Building a faster way to integrate an image stack
Suppose that I have an image stack imgsrc. I want to create an image stack where each plane N is the sum of the N planes from imgsrc. The result is to be an integral.
I have played around to create the code below. It works, but it is tediously slow over a large image stack (2448,2048,154). The time sink seems to be the need to run an explicit for loop construction.
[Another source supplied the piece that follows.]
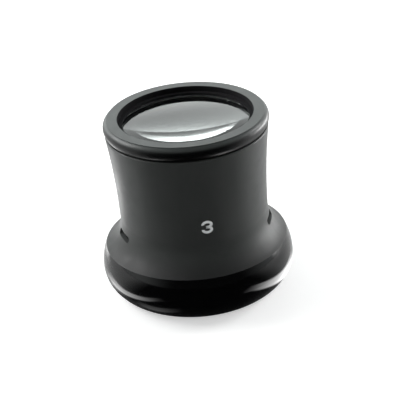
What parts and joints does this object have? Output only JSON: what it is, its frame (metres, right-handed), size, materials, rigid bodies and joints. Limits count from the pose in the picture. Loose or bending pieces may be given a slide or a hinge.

// snippet of interest nlayers = DimSize(imgsrc,2) wave sumimg = integrate_stack(imgsrc,0) duplicate/FREE sumimg tmpimg Redimension/N=(-1,-1,nlayers) tmpimg for (ic=1;ic<nlayers;ic+=1) wave sumimg = integrate_stack(imgsrc,ic) tmpimg[][][ic] = sumimg[p][q]/(ic+1) endfor ThreadSafe Static Function/WAVE integrate_stack(wave instack, variable nlayer) MatrixOP/FREE subset = instack[][][0,nlayer] MatrixOP/FREE/NTHR=0 reswave = sumBeams(subset) return reswave end
I have to wonder whether I am missing a faster method to build the integral summation, primarily to remove the for loop.
I'd be glad for insights *in IP9 please*.
I am not sure of the meaning of your second sentence. Are you trying to get a single image from a 3-D wave consisting of a stack of 2D images?
If so, MatrixOP can return a 2D image from the sum of all beams. Perhaps this may work for you. (IP 9.05)
See DisplayHelpTopic "MatrixOP" :
sumBeams(w) Returns an (n x m) matrix containing the sum over all layers of all the beams of the 3D wave w :
A beam is a 1D array in the Z-direction.
sumBeams is a non-layered function which requires that w be a proper 3D wave and not the result of another expression.
September 28, 2025 at 06:43 am - Permalink
I start with a stack of N layers (imgsrc - 3D wave). I want to create a stack of N layers (3D wave) where each layer j is the result of running sumBeams(imgsrc) for the layers 0 to j.
The function integrate_stack(...) returns a 2D wave that is the result of running sumBeams(imgsrc) on layers 0 to j. The for-loop builds the 3D wave into tmping. I wonder if the explicit for-loop can be collapsed to a (faster) implicit loop.
September 28, 2025 at 02:06 pm - Permalink
My suggestion might be worth considering for varying numbers of layers if you use a loop sequentially removing images from the stack. The simple delete layer operation would be to DeletePoints with M=2
DeletePoints [/M=dim ] startElement, numElements, waveName [, waveName ]...
Another faster deletion alternative (from the MatrixOP help file) might be:
" You can also extract layers from a 3D wave starting with layer a and increasing the layer number up to layer b using increments c:
MatrixOp destWave = wave3d[][][a,b,c] "
After each layer deletion, the beam summation should be faster. Here is the sumBeams( ) formula omitted from my first reply
I have found the "Profiling Igor Procedures" method to be very useful in probing slow functions.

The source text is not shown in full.